Hon Yost Schuyler was actually a distant cousin of the Continental General Philip Schuyler, but his parents had gone to live among the Iroquois. Their son Hon became famous because he was considered mad.

“Rising to strange exaltations, raving in unknown tongues,” Flexner writes, ” he appeared to the Indians to be in special contact with the supernatural powers, a prophet who spoke for the Great Spirit.”

He also made himself useful in other ways. On one occasion that we know of, Hon Yost was called upon to tomahawk two women accused of being witches. A sweet, sensitive, spiritual soul, he was one of the commanders of St. Leger’s Indian auxiliaries.

It turns out that the British had actually held a recruiting rally behind the patriot lines and Hon Yost had been captured. He was tried and convicted of being a spy and sentenced to hang. Then his mother and his brother Nicholas showed up to plead for his life. That’s when Arnold had an idea. I’ll let Flexner tell it:

“Arnold, his light eyes burning with menace from his dark face, asked Hon Yost if he could use his special powers to make St. Leger’s Indians flee. Instantly the shouting ceased and the meeting got down to efficient business. Hon Yost expressed complete confidence in his ability to save Fort Stanwix; Nicholas agreed to remain as a hostage until the result was known.”

Hon Yost borrows a musket and shoots some holes in his clothes to back up his story of a perilous escape from Arnold’s camp, then takes off into the woods. He enlists some friendly Oneidas to help him orchestrate his presentation.

He rushes into a tribal council of the Iroquois, raving loudly and incomprehensibly and pointing to the holes in his clothes. Gradually he begins to describe Arnold’s enormous army, saying they are as numerous as the leaves on the trees. Then one of the Oneidas appears with a belt of wampum from Arnold saying he has no beef with the Indians and will let them depart unharmed — if they desert the British.

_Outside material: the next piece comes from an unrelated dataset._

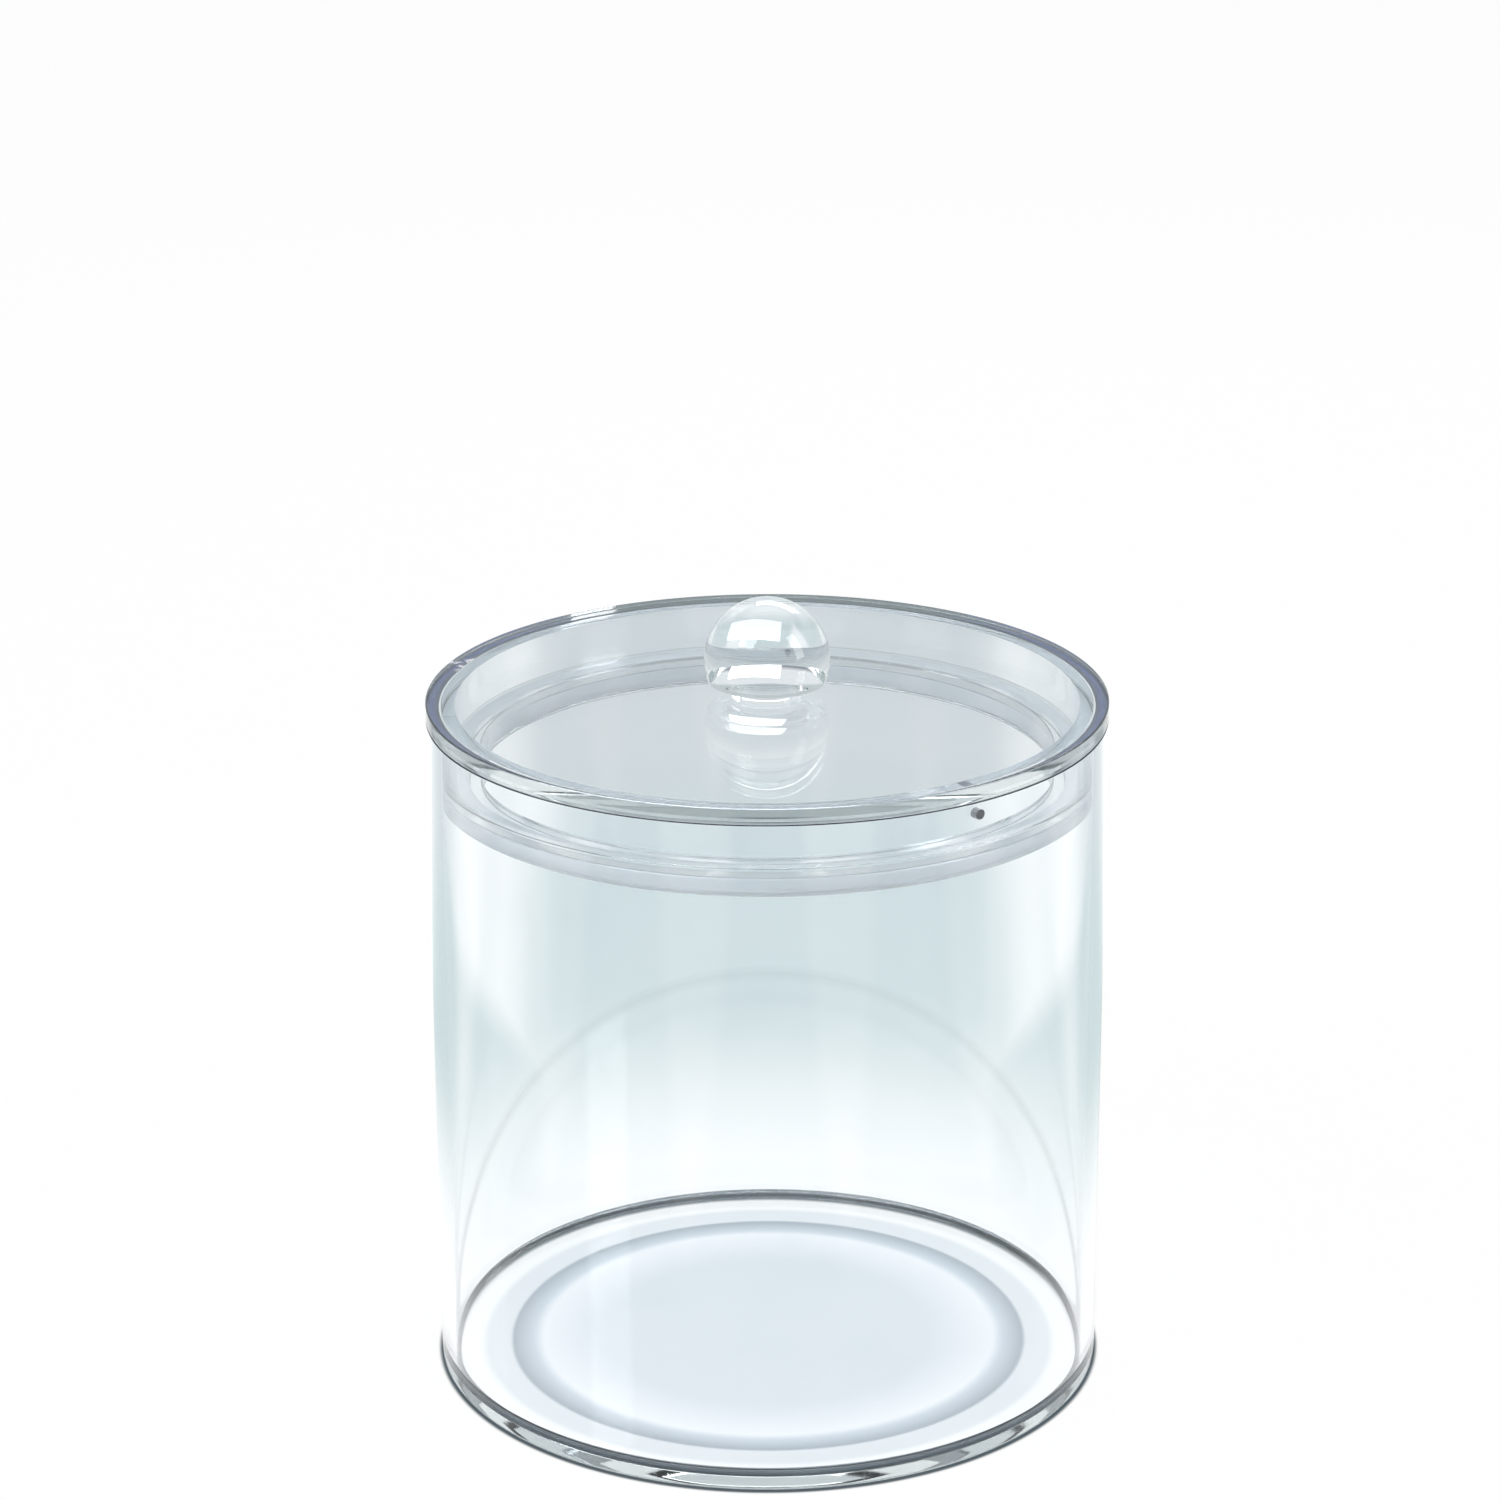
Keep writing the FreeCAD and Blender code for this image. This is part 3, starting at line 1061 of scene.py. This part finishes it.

Then one after another Oneidas appear “each with a more grievous tale.”

The last one tells of “a talking bird which had croaked from a dead tree that the Indians had better flee before it was too late.” That clinches the deal.

The Iroquois demand a retreat. When St. Leger refuses, they riot and loot the officers’ baggage, seize the rum supply and become, according to St. Leger, “more dreadful than the enemy.”

The Iroquois then attack the British, who flee in panic leaving their artillery, their supplies, their tents, and even their packs.

The defenders of Fort Stanwix, who were “steeling themselves for a last-ditch fight,” are amazed to notice a strange silence over the British lines. Scouts go out and find no one except a bombardier who had fallen asleep. The siege is lifted! The British have been routed by one guy.

This is good news for Arnold, too, because he had resolved to try to relieve the fort with his small force of several hundred men.

Well then Arnold went up and won the Battle of Saratoga, which is a great story in itself. He had been relieved of command by the loathsome General Horatio Gates, who had taken over for Schuyler, but Arnold charged onto the battlefield anyway and led several decisive charges that won the day for the Americans and led to Burgoyne’s surrender.

The victory at Saratoga and the careful manipulations of Benjamin Franklin convinced the French to enter the war on the side of the colonies.

And Hon Yost Schuyler? Well he was released and went back to the British and led several raids on the Mohawk Valley doing what he did best — killing defenseless people.